Distribution, Concentration, and Detection Frequency of Physical Measurements, Ions, and Nutrients in Filtered and Unfiltered Water from 52 Sites in the AGWQN

The effect of land use on the proportions of the major ions in water samples from the wells can be observed in the data presented in the trilinear (Piper) diagrams (figs. 13, 14, 15). The diagrams depict major cations (calcium, sodium, magnesium, potassium) and anions (bicarbonate, chloride, sulfate, fluoride, nitrate) as percentages of milliequivalents in the two base triangles. The total cations and anions in milliequivalents are set to equal 100 percent. The individual points then are projected to the quadrilateral along parallel lines following the magnesium and sulfate axes. The relative proportions of major ions in an individual sample can be inferred by the position of the well symbol in the diagram. Similarity or dissimilarity between samples can be inferred from the clustering or scattering of symbols in the diagram.

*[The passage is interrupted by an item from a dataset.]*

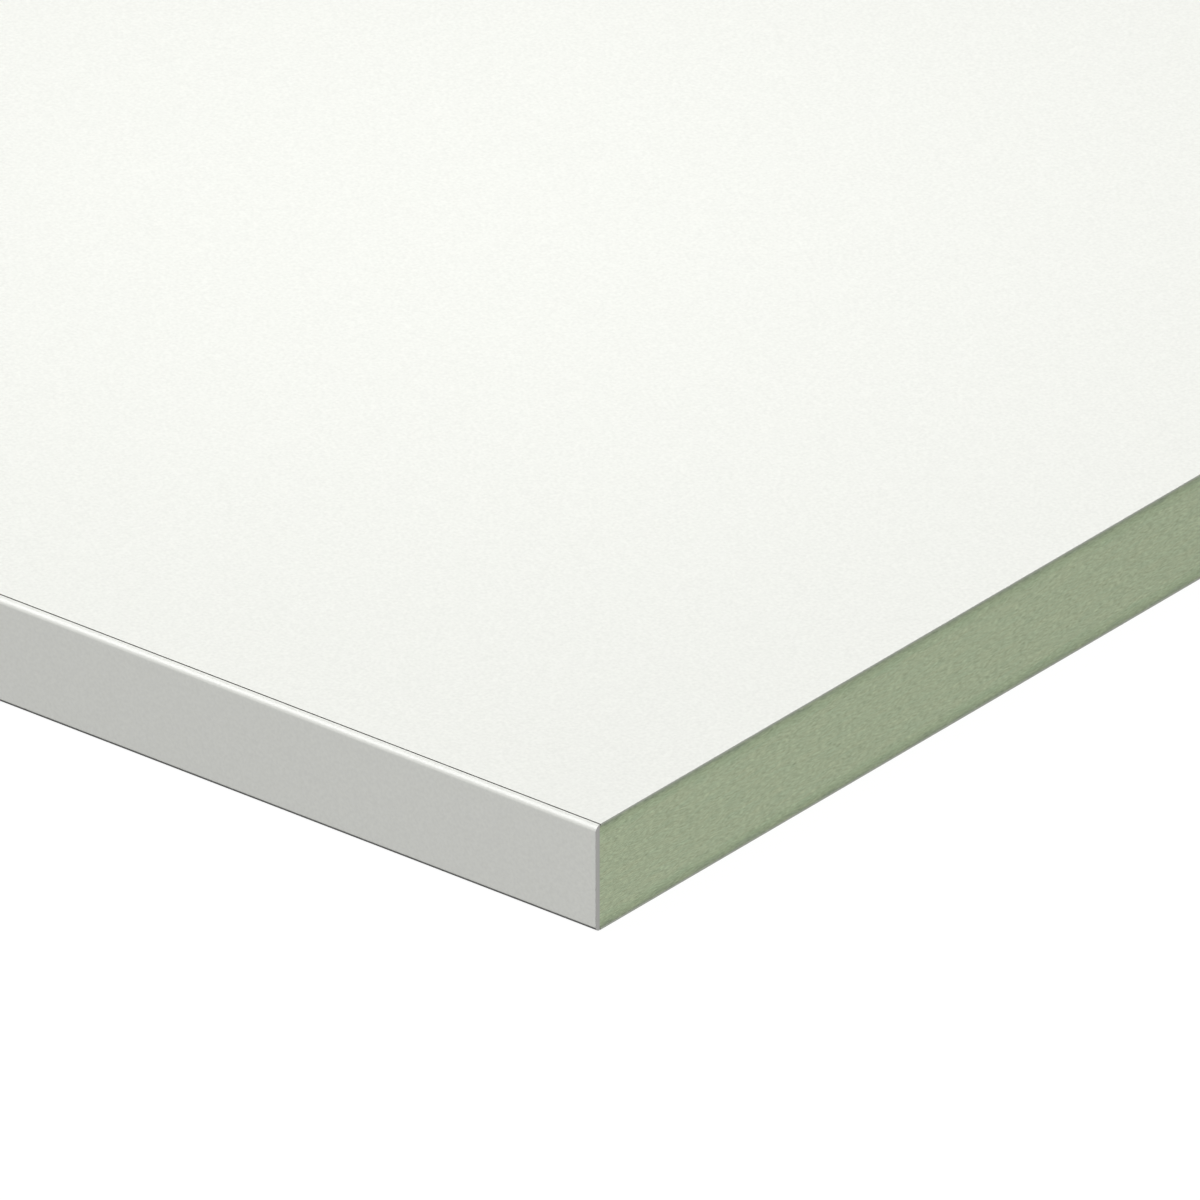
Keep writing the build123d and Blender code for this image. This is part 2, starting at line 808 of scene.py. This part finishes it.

Figure 13. Trilinear diagram showing the distribution of major ions in filtered samples from four sites in undeveloped land-use areas in the Ambient Ground-Water-Quality Network, water year 2004.

Figure 14. Trilinear diagram showing the distribution of major ions in filtered samples from 25 sites in agricultural land-use areas in the Ambient Ground-Water-Quality Network, water year 2004.

Figure 15. Trilinear diagram showing the distribution of major ions in filtered samples from 23 sites in urban land-use areas in the Ambient Ground-Water-Quality Network, water year 2004.

Figure 13 Figure 14 Figure 15

The median concentrations of hardness and TDS were lowest in samples from wells in undeveloped areas and highest in samples from wells in urban areas (fig. 16). The lowest concentrations of nutrients were found in samples from wells in undeveloped areas (fig. 17). The highest concentrations and median values of nitrite plus nitrate and orthophosphorus were found in samples from wells in agricultural areas.

Figure 16. Distribution of physical characteristics of, and constituent concentrations in, samples from 52 sites in the Ambient Ground-Water-Quality Network, water year 2004.

Figure 17. Concentration and detection frequency of selected constituents detected in filtered samples from 52 sites in the Ambient Ground-Water-Quality Network, water year 2004.

Figure 16 Figure 17

 

Distribution, Concentration, and Detection Frequency of Trace Elements in Filtered Water from 52 Sites in the AGWQN

The least frequently detected trace elements in samples from wells in all land-use areas were mercury, detected in 15 percent of samples, and antimony, detected in 12 percent (fig. 18). Antimony, mercury, and thallium were not detected in any sample from wells in undeveloped areas. The trace elements shown in figure 19 were detected in all 52 samples. The highest median concentrations of aluminum and cadmium were present in samples from wells in agricultural areas. The highest median concentrations of barium, boron, and manganese were present in samples from wells in urban areas.

Figure 18. Concentration and detection frequency of trace elements detected in filtered samples from 52 sites in the Ambient Ground- Water-Quality Network, water year 2004.

Figure 19. Distribution and concentration of trace elements in filtered samples from 52 sites in the Ambient Ground-Water-Quality Network, water year 2004.

Figure 18 Figure 19

 

Concentration and Detection Frequency of Pesticides in Filtered Water and VOCs in Unfiltered Water from 52 Sites in the AGWQN

Filtered samples from 52 wells were analyzed for 52 pesticides by use of USGS National Water Quality Laboratory schedule 2001. Only pesticides detected in one or more samples are included in the figure or table. Refer to “Laboratory Measurements” in the Explanation of Water-Quality Records section of this report for the complete list of those pesticides and the LRL for each compound. Nineteen pesticide compounds were detected in samples from the 52 wells. Those compounds detected only once are listed in Table 4. In general, there were more detections in samples from wells in agricultural areas than other land-use areas; there were no detections in samples from wells in undeveloped areas (fig. 20). The most frequently detected herbicides in samples from wells in agricultural and urban areas were Atrazine, 2-Chloro-4-isopropylamino-6-amino-s-triazine (CIAT)—a degradation product of Atrazine—, and Metolachlor at 35, 27, and 23 percent, respectively. Insecticides Dieldrin, Fipronil, and Carbaryl were detected infrequently.

Table 4. Concentration of pesticides detected only once in filtered samples from 52 sites in the Ambient Ground-Water-Quality Network, water year 2004

Figure 20. Concentration and detection frequency of selected pesticides detected in filtered samples from 52 sites in the Ambient Ground-Water-Quality Network, water year 2004.

Table 4 figure 20

Samples from 52 wells were analyzed for 34 VOCs. Only VOCs detected in one or more samples are included in the figure or table. Those compounds detected only once are listed in table 5. Samples from wells in urban areas had the most detections; samples from wells in undeveloped areas had a single detection (fig. 21). The most frequently detected VOCs in samples from wells located in all land-use areas were MTBE, detected in 35 percent of samples, and Chloroform, detected in 19 percent.

Table 5. Concentration of volatile organic compounds detected only once in unfiltered samples from 52 sites in the Ambient Ground-Water-Quality Network, water year 2004

Figure 21. Concentration and detection frequency of selected volatile organic compounds detected in unfiltered samples from 52 sites in the Ambient Ground-Water-Quality Network, water year 2004.